▶ **Written instruction**: Exactly reproduce the lines that follow.

▶ **Data block**:
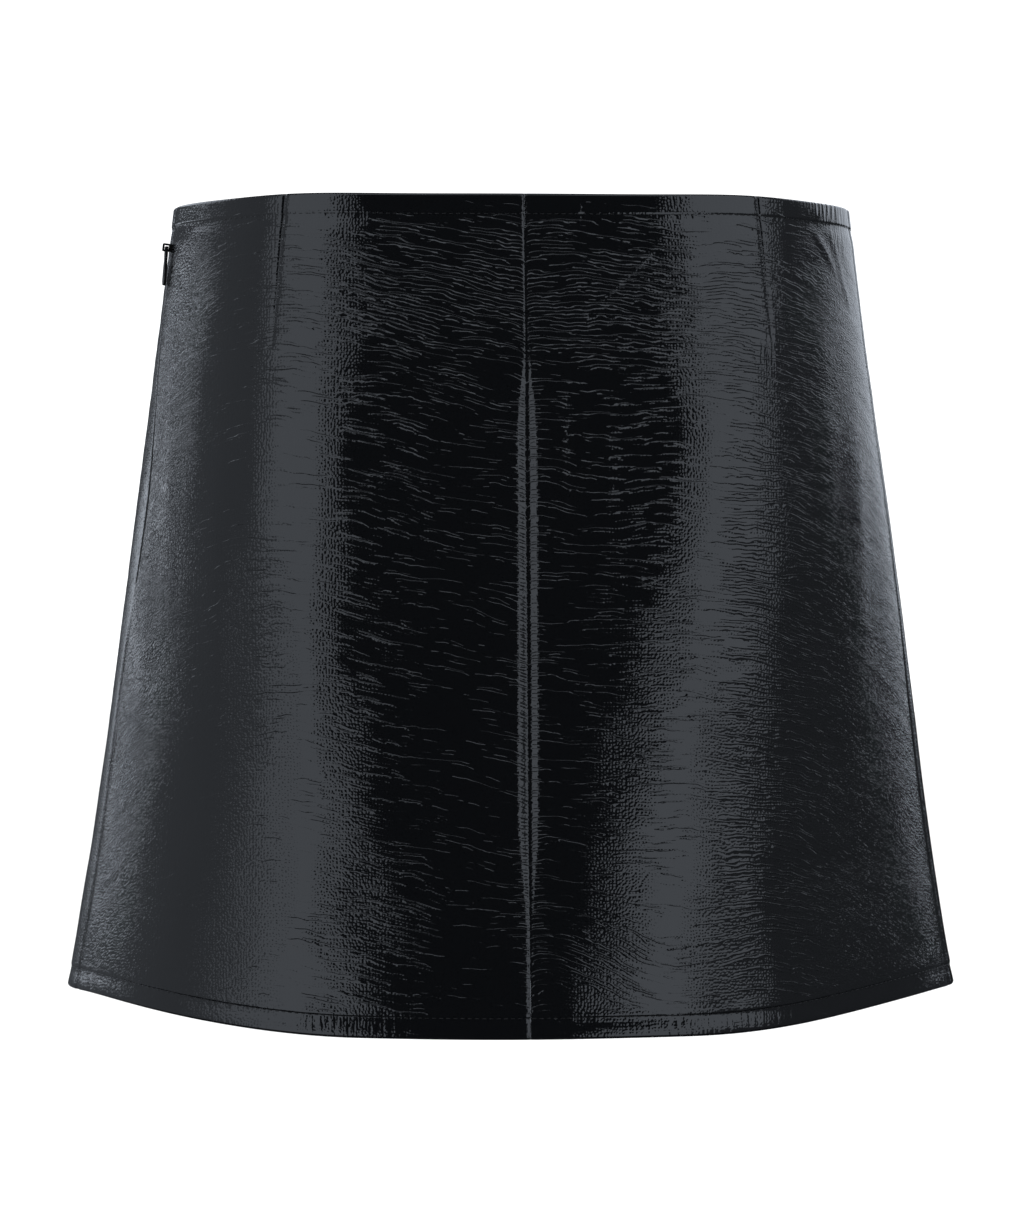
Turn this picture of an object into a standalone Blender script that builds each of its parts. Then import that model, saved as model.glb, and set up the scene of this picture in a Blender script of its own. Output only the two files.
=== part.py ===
"""Vinyl mini skirt, hollow and filled out as when it is worn, with nobody in it.

Metres, +Z up. The origin is the middle of the waist opening, level with the waist edge.
-Y is the centre back, +Y the centre front, and the zip is in the side seam at -X.
Angles round the skirt are measured from the centre back and grow towards +X.
"""

import math
from collections import namedtuple

import bmesh
import bpy
import numpy as np
from mathutils import Matrix, Vector

# The cut: lengths down the skirt, from the waist edge to the hem
BACK_LENGTH = 0.379
SIDE_LENGTH = 0.3645
FRONT_LENGTH = 0.373
SIDE_RISE_FROM, SIDE_RISE_TO = math.radians(20), math.radians(75)
WAIST_LIFT = 0.0013  # the waist edge stands this much higher at the darts
WAIST_LIFT_AT, WAIST_LIFT_WIDTH = math.radians(35), math.radians(15)

# The cloth and how it is sewn
CLOTH = 0.0012  # coated knit
TURNING = 0.0105  # the waist and hem edges are turned in by this much, which doubles them
STEP_OUT = 0.0008  # height over which a turning runs out
SEAM_GAP = 0.0003
SEAM_DIP = 0.0007  # the cloth rolls in by this much at a seam
SEAM_ROLL = 0.0024  # width of that roll
EDGE_COLUMNS = (0.0, 0.0025, 0.006, 0.012)  # distances of the first points from a panel's edge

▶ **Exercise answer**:
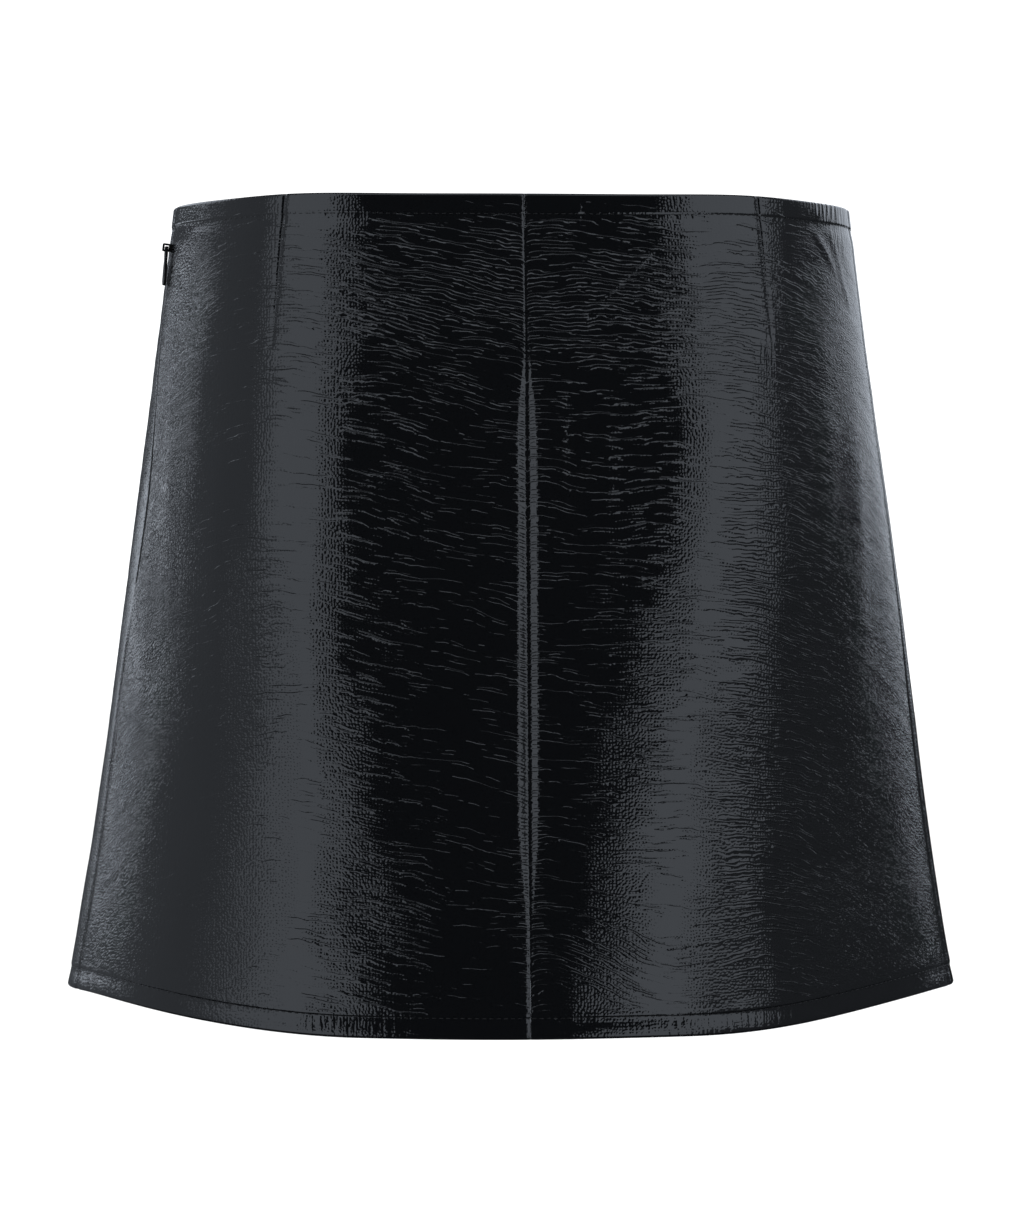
Turn this picture of an object into a standalone Blender script that builds each of its parts. Then import that model, saved as model.glb, and set up the scene of this picture in a Blender script of its own. Output only the two files.
=== part.py ===
"""Vinyl mini skirt, hollow and filled out as when it is worn, with nobody in it.

Metres, +Z up. The origin is the middle of the waist opening, level with the waist edge.
-Y is the centre back, +Y the centre front, and the zip is in the side seam at -X.
Angles round the skirt are measured from the centre back and grow towards +X.
"""

import math
from collections import namedtuple

import bmesh
import bpy
import numpy as np
from mathutils import Matrix, Vector

# The cut: lengths down the skirt, from the waist edge to the hem
BACK_LENGTH = 0.379
SIDE_LENGTH = 0.3645
FRONT_LENGTH = 0.373
SIDE_RISE_FROM, SIDE_RISE_TO = math.radians(20), math.radians(75)
WAIST_LIFT = 0.0013  # the waist edge stands this much higher at the darts
WAIST_LIFT_AT, WAIST_LIFT_WIDTH = math.radians(35), math.radians(15)

# The cloth and how it is sewn
CLOTH = 0.0012  # coated knit
TURNING = 0.0105  # the waist and hem edges are turned in by this much, which doubles them
STEP_OUT = 0.0008  # height over which a turning runs out
SEAM_GAP = 0.0003
SEAM_DIP = 0.0007  # the cloth rolls in by this much at a seam
SEAM_ROLL = 0.0024  # width of that roll
EDGE_COLUMNS = (0.0, 0.0025, 0.006, 0.012)  # distances of the first points from a panel's edge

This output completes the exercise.